I researched a little bit more and it turns out that I was hiding webviews by setting visibility: hidden for its css, according to this paragraph on Electron's documentation

webview has issues being hidden using the hidden attribute or using display: none;. It can cause unusual rendering behaviour within its child browserplugin object and the web page is reloaded, when the webview is un-hidden, as opposed to just becoming visible again.

that's why it had an odd behavior that I couldn't figure out, apparently this is a known issue but hasn't been addressed yet, either way, I just took their recommended approach to hiding the webview although it is something that has not effect whatsoever to scrapman functionality, I did that only for debugging purposes but it turned out to be a major issue that ultimately caused this bug. I think we can call this problem resolved and if you're okay we can close this issue.

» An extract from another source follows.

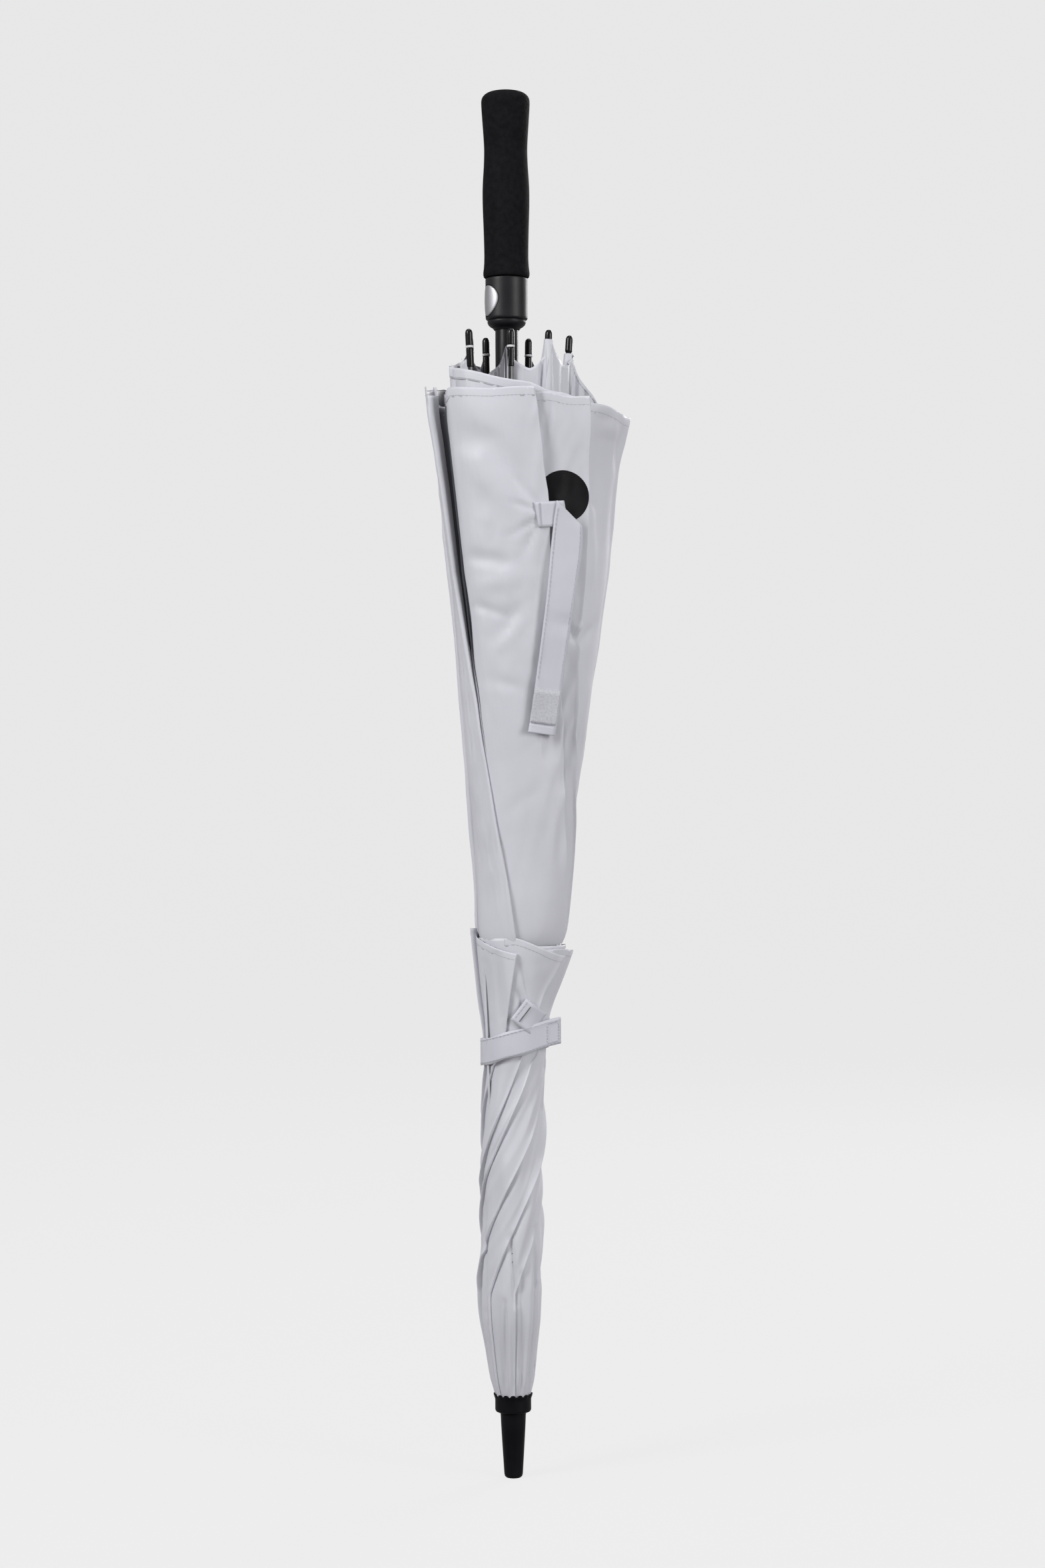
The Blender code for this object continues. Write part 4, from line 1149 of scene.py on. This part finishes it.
def make_hanging_strap():
    """The loose strap: a sewn root, a slanting fold and a tail that hangs down to its hooked end."""
    rows = curve_through(HANGING_STRAP, 8)
    left = on_front(MAIN_FINE, main_folds, rows[:, 0], rows[:, 1], rows[:, 4])
    right = on_front(MAIN_FINE, main_folds, rows[:, 2], rows[:, 3], rows[:, 4])
    sway = 0.0008 * np.sin(np.linspace(0.0, 9.0, len(rows)))
    left[:, 1] += sway
    right[:, 1] -= sway
    tail = strip_between("strap_tail", left, right, 0.0009, STRAP)
    x = np.linspace(0.0188, 0.04, 12)
    away = np.linspace(0.0006, 0.0022, 12)
    high = on_front(MAIN_FINE, main_folds, x, 0.6994 + 0.06 * (x - 0.0188), away)
    low = on_front(MAIN_FINE, main_folds, x + 0.003, 0.6815 + 0.06 * (x - 0.0188), away)
    root = strip_between("strap_root", high, low, 0.0008, STRAP)
    sides = [between(left, right, share, 0.001)[-19:-8] for share in (0.03, 0.97)]
    patch = strip_between("strap_hook_patch", *sides, 0.0011, FUZZ, 25)
    sides = between(left, right, 0.0, 0.001)[-8:], between(left, right, 1.0, 0.0008)[-8:]
    end = strip_between("strap_end_tab", *sides, 0.0008, STRAP)
    sewn = []
    for number, share in enumerate((0.07, 0.93)):
        line = between(left, right, share, 0.0006)[2:-19]
        sewn.append(stitches_along(f"strap_stitches_{number + 1}", line, 0.00024, 0.0034, 0.0025))
    before = (0.0, -0.0006, 0.0)
    tack = stitches_along("strap_tack", [high[2] + before, low[1] + before], 0.0003, 0.0012, 0.0009)
    cross = stitches_along("strap_end_stitches", [between(left, right, s, 0.0016)[-9] for s in (0.04, 0.96)])
    return tail, [root, patch, end, tack, cross, *sewn]


def band_middle(phi):
    return 0.314 + 0.007 * np.cos(phi)


def make_fastened_strap():
    """The strap round the bundle: it starts as a slanting root, winds round and ends as a free tab."""
    phi = math.radians(-50.0) - np.linspace(0.0, math.radians(372.0), 150)
    middle = band_middle(phi)
    snug = np.linspace(0.0021, 0.001, len(phi))
    radius = outline(VENT_FINE, middle, phi) * (1.0 + 0.4 * vent_folds(middle, phi)) + snug
    around_it = round_shaft(radius, phi, middle)
    tangent = around_it[0] - around_it[1]
    tangent = tangent / np.linalg.norm(tangent)
    reach = np.linspace(TAB_LENGTH, 0.0012, 12)[:, None]
    free = around_it[0] + tangent * reach + np.array((0.0, -0.001, 0.0)) * (reach / TAB_LENGTH) ** 2
    path = np.vstack([free, around_it])
    up = np.array((0.0, 0.0, BAND_WIDTH / 2.0)) + 0.0 * path
    flare = 0.0005 * np.sin(np.linspace(0.0, 40.0, len(path)))[:, None] * np.array((0.0, 0.0, 1.0))
    lower, upper = path - up, path + up
    band = strip_between("strap_band", lower + flare, upper + flare, STRAP_THICKNESS, STRAP)
    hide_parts("strap_lower")
    outside = np.array((0.2, -0.98, 0.0)) * 0.0008
    sewn = []
    for number, share in enumerate((0.08, 0.92)):
        line = between(lower, upper, share) * np.array((1.03, 1.03, 1.0)) + outside * 0.3
        sewn.append(stitches_along(f"band_stitches_{number + 1}", line[:100], 0.00021))
    box = []
    corners = [between(lower[i], upper[i], share) + outside for i in (1, 6) for share in (0.14, 0.86)]
    for start, end in ((0, 1), (2, 3), (0, 2), (1, 3)):
        ends = corners[start], corners[end]
        box.append(stitches_along(f"box_{len(box)}", ends, 0.00022, 0.0021, 0.0015))
    box = join_meshes("band_box_stitches", box, STITCH)
    along = np.linspace(0.0, 0.0185, 10)
    high = on_front(VENT_FINE, vent_folds, 0.0113 + 0.786 * along, 0.3468 - 0.618 * along, 0.0016)
    low = on_front(VENT_FINE, vent_folds, -0.0003 + 0.786 * along, 0.3322 - 0.618 * along, 0.0016)
    root = strip_between("band_root", high, low, STRAP_THICKNESS, STRAP)
    line = [between(high[3], low[3], share, 0.0009) for share in (0.12, 0.88)]
    tack = stitches_along("band_tack", line, 0.0004, 0.0011, 0.0009, TACK)
    edge = [between(high[1], low[1], share, 0.0008) for share in (0.05, 0.95)]
    hem = stitches_along("band_root_stitches", edge)
    return band, [root, tack, hem, box, *sewn]


def make_print():
    """A plain round print on the panel beside the loose strap."""
    turns = np.linspace(0.0, 2.0 * math.pi, 56, endpoint=False)
    ring, turn = np.meshgrid(np.linspace(0.002, 1.0, 13), turns, indexing="ij")
    x = PRINT_X + PRINT_RADIUS * ring * np.cos(turn)
    z = PRINT_Z + PRINT_RADIUS * ring * np.sin(turn)
    return grid_mesh("round_print", on_flap(2, x, z, 0.00035, MAIN_KIND), PRINT, wrap=True)


def make_pocket(k, top):
    """The cloth pocket that holds a rib tip's sleeve."""
    def folds(radius, height, angle):
        loose = 1.0 - step(height, -0.016, 0.0)
        wave = loose * 0.16 * np.sin(3.0 * angle + 9.0 * k)
        return radius * (1.0 + wave + 0.04 * np.sin(7.0 * angle)), height

    pocket = lathe(f"tip_pocket_{k + 1}", (
        (0.0027, 0.0004), (0.0031, 0.0006), (0.0032, 0.0), (0.0033, -0.003), (0.0036, -0.008),
        (0.0041, -0.014), (0.0048, -0.022), (0.0056, -0.032), (0.006, -0.042),
    ), 5, CLOTH, 40, folds)
    along_rib(pocket, k, top)
    return furled(pocket)


def make_slope():
    """The gore's hem that falls from the right-hand tip to the outer layers behind the right fin."""
    hem = curve_through(SLOPE_HEM, 8)
    points = np.zeros((14, len(hem), 3))
    for i in range(14):
        share = i / 13.0
        z = 0.75 + (hem[:, 2] - 0.75) * share
        pleat = 0.001 * np.sin(hem[:, 0] * 900.0) * (1.0 - 0.5 * share)
        lean = (0.824 - z) * 0.05
        points[i] = np.stack([hem[:, 0] - lean, hem[:, 1] + pleat, z], axis=-1)
    slope = grid_mesh("cloth_slope", points, CLOTH)
    thicken(slope, TRIM_THICKNESS)
    return slope, stitches_along("slope_stitches", points[-2] + np.array((0.0, -0.0003, 0.0)), 0.00018)


hanging_strap, hanging_parts = make_hanging_strap()
fastened_strap, fastened_parts = make_fastened_strap()
for piece in (hanging_strap, fastened_strap, *hanging_parts, *fastened_parts):
    furled(piece)
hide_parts("strap_upper")
round_print = furled(make_print())
pockets = [make_pocket(k, top) for k, top in POCKETED.items()]
pockets += [furled(piece) for piece in make_slope()]

# ---- finishes of the frame's own pieces ----
FINISHES = {
    "shaft": SHAFT, "grip_core": PLASTIC, "crown": PLASTIC, "button_spring": STEEL, "opening_spring": STEEL,
    "latch_plate": STEEL, "crown_wire": STEEL, "runner_wire": STEEL,
}
for number in range(RIBS):
    FINISHES[f"rib_{number + 1}"] = FIBRE
    FINISHES[f"stretcher_{number + 1}"] = FIBRE
    FINISHES[f"rib_bracket_{number + 1}"] = GLOSSY
for name, material in FINISHES.items():
    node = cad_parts[name]
    node.data.materials.clear()
    node.data.materials.append(material)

You can use the updated npm package I've just rolled out version 2.3.1 which includes this fix. Feel free to open a new issue if you run into some other problem

kirchnch commented 7 years ago

Thanks for fixing the issue! Unfortunately, it may not completely be without issue. Using parallel requests seems to generate link counts that are off sometimes, and depending on how many requests. I'll post the code in a new issue if your interest.